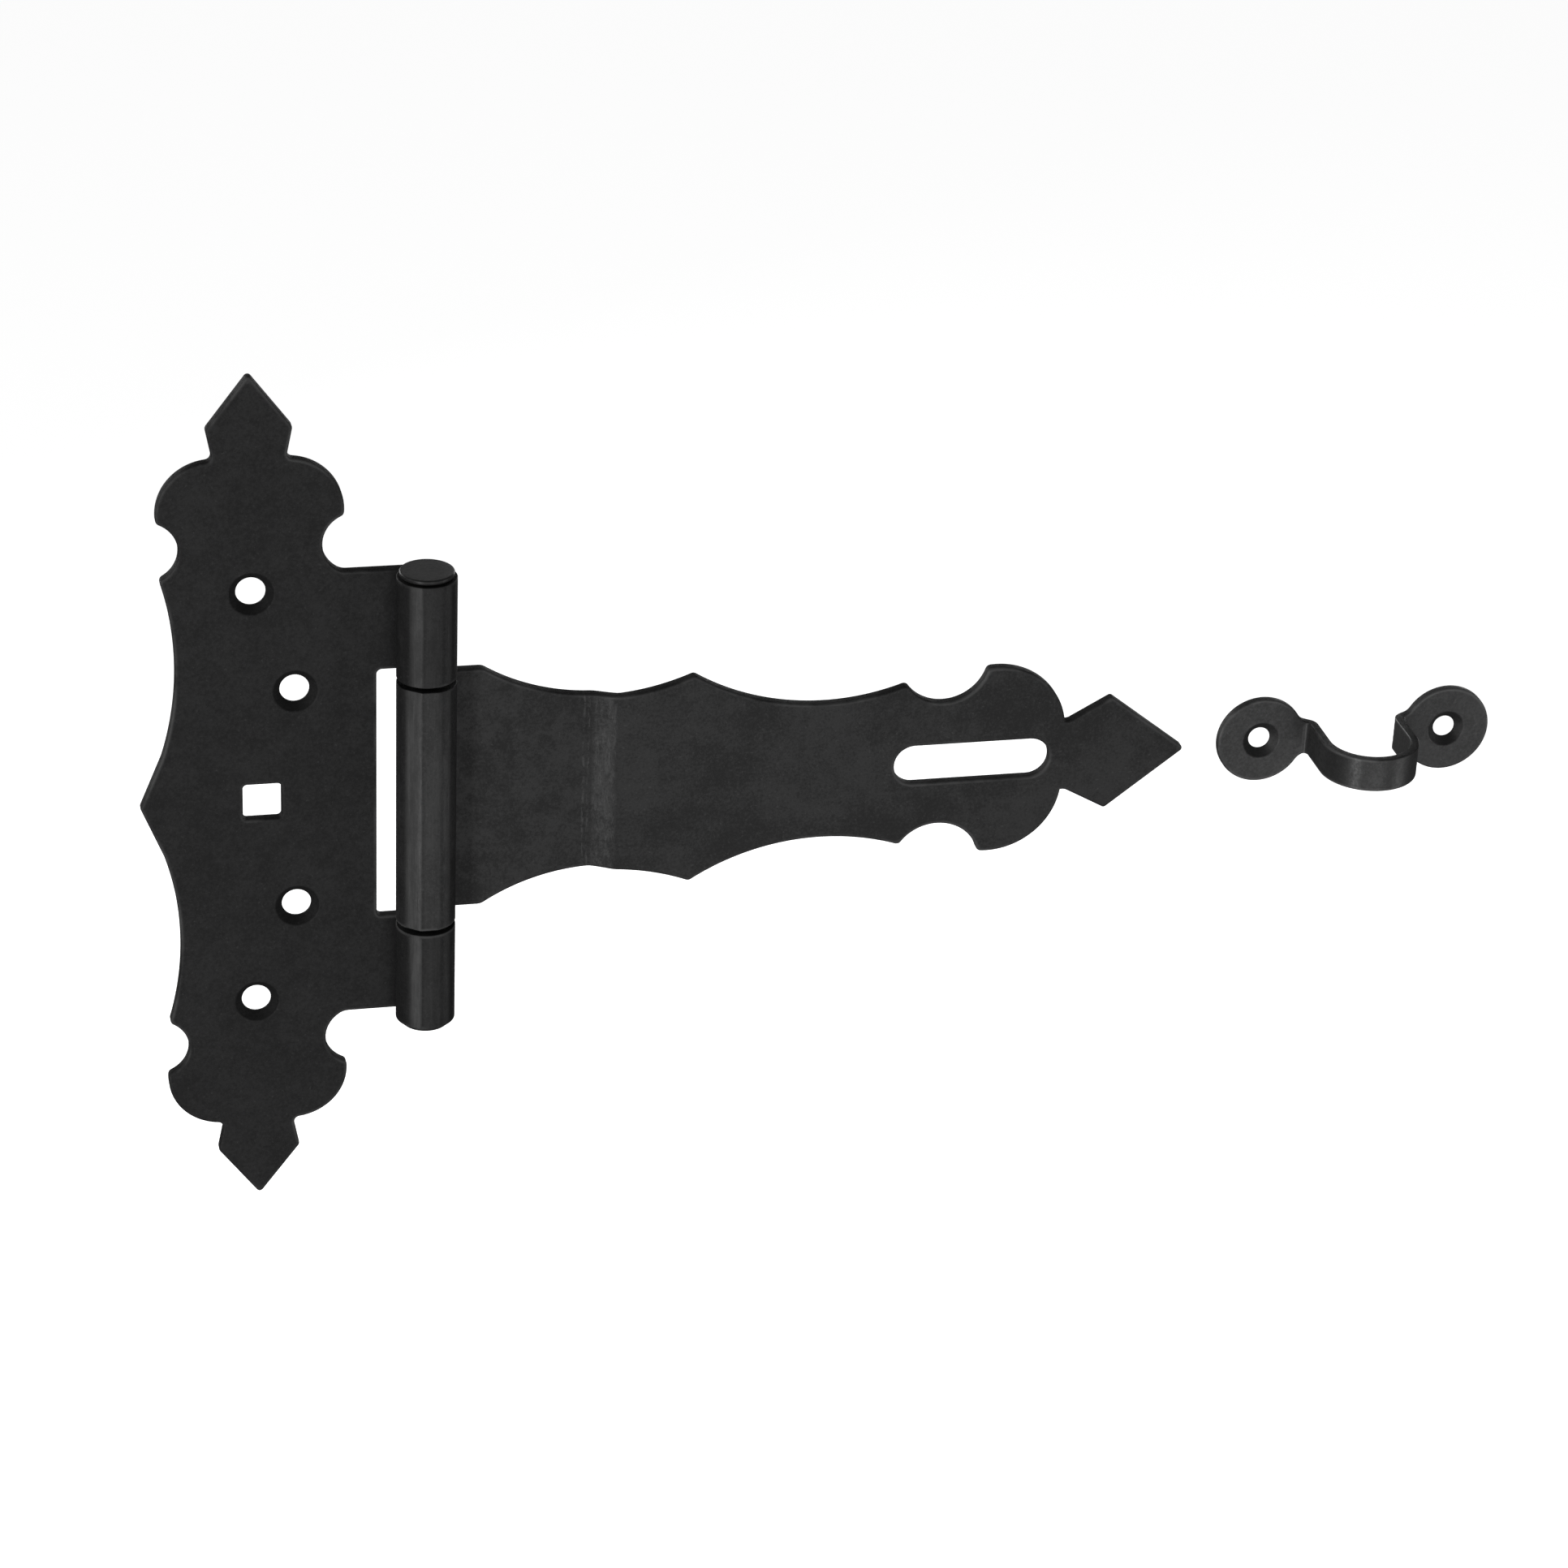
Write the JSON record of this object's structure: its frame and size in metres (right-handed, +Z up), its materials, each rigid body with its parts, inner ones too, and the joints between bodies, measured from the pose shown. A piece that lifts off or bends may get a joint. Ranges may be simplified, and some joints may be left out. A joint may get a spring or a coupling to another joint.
{
  "type": "hinged hasp and staple",
  "caption": "Ornamental black steel hasp: a finial-shaped hinge plate, a scalloped strap with a long slot that swings on a riveted pin, and a separate U-shaped staple for a padlock.",
  "frame": {"origin": "on the mounting surface, straight behind the hinge pin, at mid height of the hasp", "axes": "+Z up along the hinge pin; +X from the pin along the closed strap to its tip; +Y into the surface that the hasp is screwed to, so the front faces -Y"},
  "size_m": [0.2634, 0.0196, 0.1692],
  "materials": {
    "plate_coating": "satin black coating, lightly worn at the edges",
    "strap_coating": "satin black coating, brushed and scuffed at the bends",
    "pin_coating": "satin black coating",
    "staple_coating": "satin black coating, smoother than the hasp"
  },
  "bodies": {
    "plate": {"hinge_plate": "plate_coating", "hinge_pin": "pin_coating"},
    "strap": {"hasp_strap": "strap_coating"},
    "staple": {"staple": "staple_coating"}
  },
  "joints": [
    {"name": "strap_hinge", "type": "hinge", "parent": "plate", "child": "strap", "pos_m": [0, -0.0056, 0], "axis": [0, 0, -1], "range_deg": [0, 180]},
    {"name": "staple_lift", "type": "slide", "parent": "plate", "child": "staple", "axis": [0, -1, 0], "range_m": [0, 0.04]}
  ]
}
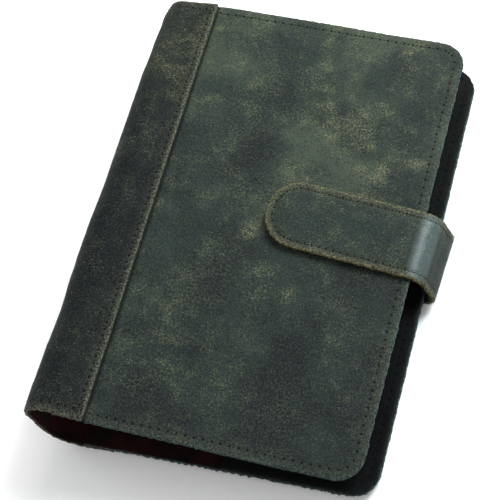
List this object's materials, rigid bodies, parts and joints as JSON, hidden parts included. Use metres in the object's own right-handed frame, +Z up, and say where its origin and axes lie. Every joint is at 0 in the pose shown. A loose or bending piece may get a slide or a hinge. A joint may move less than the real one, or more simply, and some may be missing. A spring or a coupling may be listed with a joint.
{
  "type": "notebook cover",
  "caption": "Pocket notebook cover of stitched leather: two hinged covers, a sewn-on spine strip, inner sleeves and a wrap-round closing strap with a magnetic tab.",
  "frame": {"origin": "centre of the closed cover's footprint, on the table it lies on", "axes": "+X across the cover from spine to fore-edge, +Y along the spine towards the head, +Z up through the closed cover from back to front"},
  "size_m": [0.1236, 0.164, 0.0356],
  "materials": {
    "panel_leather": "waxed pull-up leather, matt to satin, dark patches",
    "strip_leather": "waxed leather, satin",
    "strap_leather": "waxed leather, brighter where it bends",
    "lining_leather": "thin dark red lining leather",
    "sleeve_leather": "flesh side out, matt",
    "waxed_thread": "waxed twisted thread",
    "nickel_plate": "nickel plated, hidden"
  },
  "bodies": {
    "back": {"back_panel": "panel_leather", "back_lining": "lining_leather", "back_sleeve": "sleeve_leather", "back_spine_wing": "strip_leather", "back_edge_thread_head": "waxed_thread", "back_edge_thread_tail": "waxed_thread", "back_spine_seam_thread": "waxed_thread", "strap_sewn_end": "strap_leather", "strap_sewn_end_lining": "lining_leather", "strap_sewn_end_thread": "waxed_thread"},
    "spine": {"spine_strip": "strip_leather", "spine_liner": "lining_leather", "spine_head_thread": "waxed_thread", "spine_tail_thread": "waxed_thread"},
    "front": {"front_panel": "panel_leather", "front_lining": "lining_leather", "front_sleeve": "sleeve_leather", "front_spine_wing": "strip_leather", "front_edge_thread": "waxed_thread", "front_spine_seam_thread": "waxed_thread", "front_striker_plate": "nickel_plate"},
    "strap_side": {"strap_side": "strap_leather", "strap_side_lining": "lining_leather", "strap_side_thread_head": "waxed_thread", "strap_side_thread_tail": "waxed_thread"},
    "strap_tab": {"strap_tab": "strap_leather", "strap_tab_lining": "lining_leather", "strap_tab_thread": "waxed_thread", "tab_magnet": "nickel_plate"}
  },
  "joints": [
    {"name": "back_fold", "type": "hinge", "parent": "back", "child": "spine", "pos_m": [-0.05783, 0, 0.00442], "axis": [0, -1, 0], "range_deg": [0, 90]},
    {"name": "front_fold", "type": "hinge", "parent": "spine", "child": "front", "pos_m": [-0.05783, 0, 0.03298], "axis": [0, -1, 0], "range_deg": [0, 90]},
    {"name": "strap_lower_fold", "type": "hinge", "parent": "back", "child": "strap_side", "pos_m": [0.05884, 0.0014, 0.00161], "axis": [0.061, 0.9981, 0], "range_deg": [0, 90]},
    {"name": "strap_upper_fold", "type": "hinge", "parent": "strap_side", "child": "strap_tab", "pos_m": [0.05838, 0.00143, 0.01925], "axis": [0.061, 0.9981, 0], "range_deg": [0, 90], "deforming": ["strap_tab", "strap_tab_lining", "strap_tab_thread", "tab_magnet"]}
  ],
  "couplings": [
    {"joint": "front_fold", "follows": "back_fold", "ratio": 1}
  ]
}
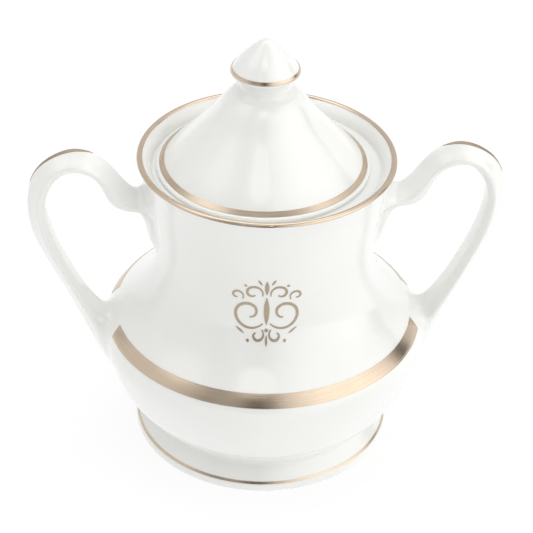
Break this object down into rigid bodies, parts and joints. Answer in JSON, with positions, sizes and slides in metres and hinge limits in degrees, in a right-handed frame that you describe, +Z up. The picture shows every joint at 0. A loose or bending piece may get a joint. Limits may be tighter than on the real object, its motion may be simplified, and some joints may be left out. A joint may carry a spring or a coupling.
{
  "type": "covered sugar bowl",
  "caption": "Covered sugar bowl in white glazed china with a flared foot, loop handles, a lift-off lid with a pointed knob, and gilded bands.",
  "frame": {"origin": "centre of the foot on the table plane", "axes": "+Z up, +X along the two handles towards the right handle, -Y towards the decorated front"},
  "size_m": [0.1372, 0.0954, 0.1292],
  "materials": {
    "glazed_china": "glossy clear glaze over a warm white china body",
    "fired_gold": "satin fired gilding, champagne gold, finely brushed along each band"
  },
  "bodies": {
    "bowl": {"bowl_body": "glazed_china", "foot_ring": "glazed_china", "handle_left": "glazed_china", "handle_right": "glazed_china", "rim_gilding": "fired_gold", "belly_gilding_front": "fired_gold", "belly_gilding_back": "fired_gold", "foot_gilding": "fired_gold", "handle_gilding_left": "fired_gold", "handle_gilding_right": "fired_gold", "front_ornament_gilding": "fired_gold"},
    "lid": {"lid": "glazed_china", "lid_knob": "glazed_china", "lid_gilding": "fired_gold", "knob_gilding": "fired_gold"}
  },
  "joints": [
    {"name": "lid_lift", "type": "slide", "parent": "bowl", "child": "lid", "axis": [0, 0, 1], "range_m": [0, 0.06]}
  ]
}
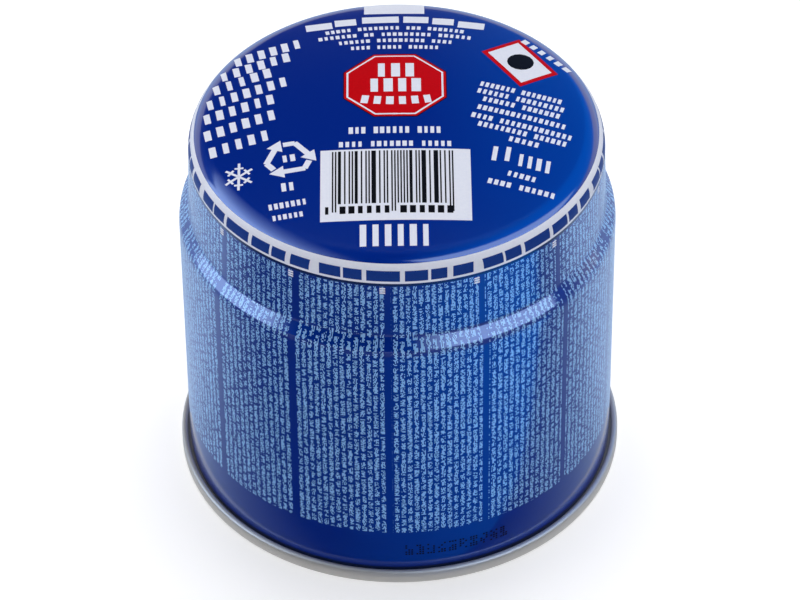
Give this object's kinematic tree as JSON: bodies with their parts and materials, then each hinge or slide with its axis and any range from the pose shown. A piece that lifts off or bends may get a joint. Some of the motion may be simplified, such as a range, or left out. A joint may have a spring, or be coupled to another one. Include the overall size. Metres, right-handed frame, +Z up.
{
  "type": "fuel canister",
  "caption": "Sealed, single-use fuel canister: straight printed steel wall, stepped-in rounded neck, domed top to be pierced, and a recessed base seamed on at the foot.",
  "frame": {"origin": "centre of the circle that the base seam rests on", "axes": "+Z up along the can's axis, through the middle of the domed top"},
  "size_m": [0.0894, 0.0894, 0.084],
  "materials": {
    "blue_lacquer": "glossy blue lacquer on drawn tinplate",
    "tinplate": "bare rolled tinplate at the base end and its seam",
    "white_print": "white ink under clear varnish",
    "red_print": "red ink under clear varnish",
    "dark_print": "black ink under clear varnish",
    "pale_blue_print": "pale blue ink under clear varnish"
  },
  "bodies": {
    "root": {"canister": "blue_lacquer"}
  },
  "joints": []
}
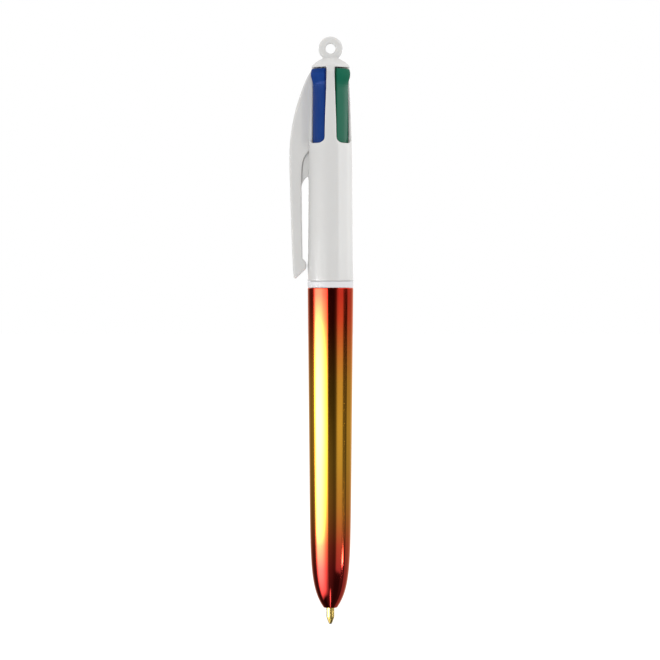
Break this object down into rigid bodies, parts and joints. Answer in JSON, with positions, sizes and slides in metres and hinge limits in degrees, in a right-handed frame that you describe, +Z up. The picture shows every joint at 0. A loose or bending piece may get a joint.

■ ■ ■ ■ ■ ■ ■

> _PROBLEM STATEMENT_:
Scan the entries above. Copy each line that has the string "inner".

> _RESULT OF THIS EXERCISE_:
Write the JSON record of this object's structure: its frame and size in metres (right-handed, +Z up), its materials, each rigid body with its parts, inner ones too, and the joints between bodies, measured from the pose shown. A piece that lifts off or bends may get a joint. Ranges may be simplified, and some joints may be left out. A joint may get a spring or a coupling to another joint.
  "caption": "Pocket notebook cover of stitched leather: two hinged covers, a sewn-on spine strip, inner sleeves and a wrap-round closing strap with a magnetic tab.",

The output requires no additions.